In the scripture paradise was associated with the Garden of Eden and the Tree of Life and we should see that behind Jesus’ promise to the thief. Humanity was in the garden in the beginning, and had fellowship with God and full access to the Tree of Life. God walked with Adam and Eve in the cool of the day. With the advent of sin Adam and Eve were barred from the garden and all its delights, including the Tree of Life. In fact, God placed cherubim with flaming swords at the entrance to the garden to guard the way to the tree of life (Gen 3:24). Now the way was opened back to the garden and the Tree. Fellowship was to be restored—through and with Jesus. That is Paradise. Paradise is to be where Christ is; to walk again with Him in the garden; to be in fellowship with Him and the Father.
Paradise and the tree of life are again mentioned in Revelation.
Revelation 2:7 (NRSV) 7 Let anyone who has an ear listen to what the Spirit is saying to the churches. To everyone who conquers, I will give permission to eat from the tree of life that is in the paradise of God.
The tree of life also features in the new Jerusalem:
Revelation 22:2 (NRSV) 2 through the middle of the street of the city. On either side of the river is the tree of life with its twelve kinds of fruit, producing its fruit each month; and the leaves of the tree are for the healing of the nations.
The Greek language has two main words for tree. One is dendron, which refers to trees as we know them. The other is zulon, which obliquely references trees, but more means wood or timber.
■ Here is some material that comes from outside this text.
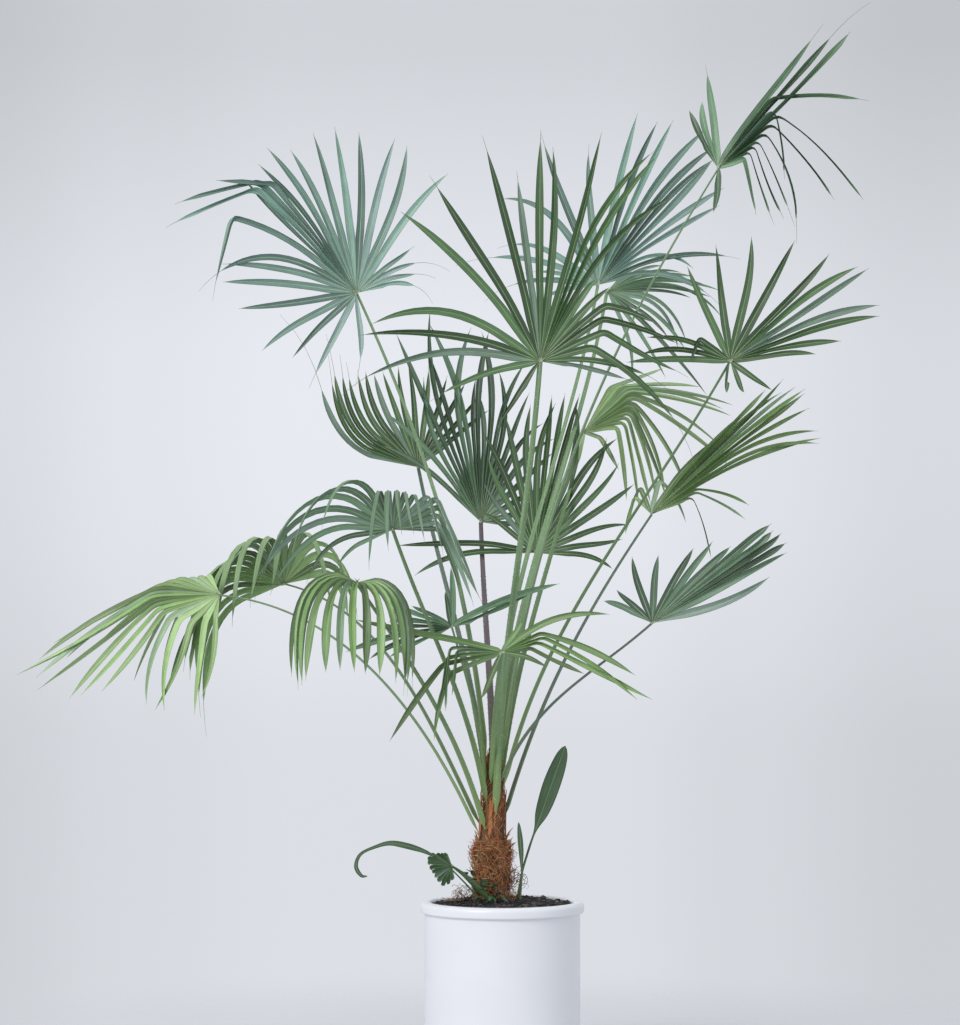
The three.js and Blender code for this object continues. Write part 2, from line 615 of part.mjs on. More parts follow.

We picture the tree of life in the new Jerusalem as being a normal type tree because it produces fruit of all kinds, but it’s actually the second use of the word. The tree of Life in paradise is a lump of wood, the life-giving cross of Jesus. The Tree/Cross gives life to all who eat the fruit which it constantly bears i.e. as we, like the thief, come in repentance and faith and continue in faith in the work of the Cross.
This is part of the power of the Cross - to salvation; eternal life. For all those who come in faith, Jesus says, ‘Today you will be with me in paradise.’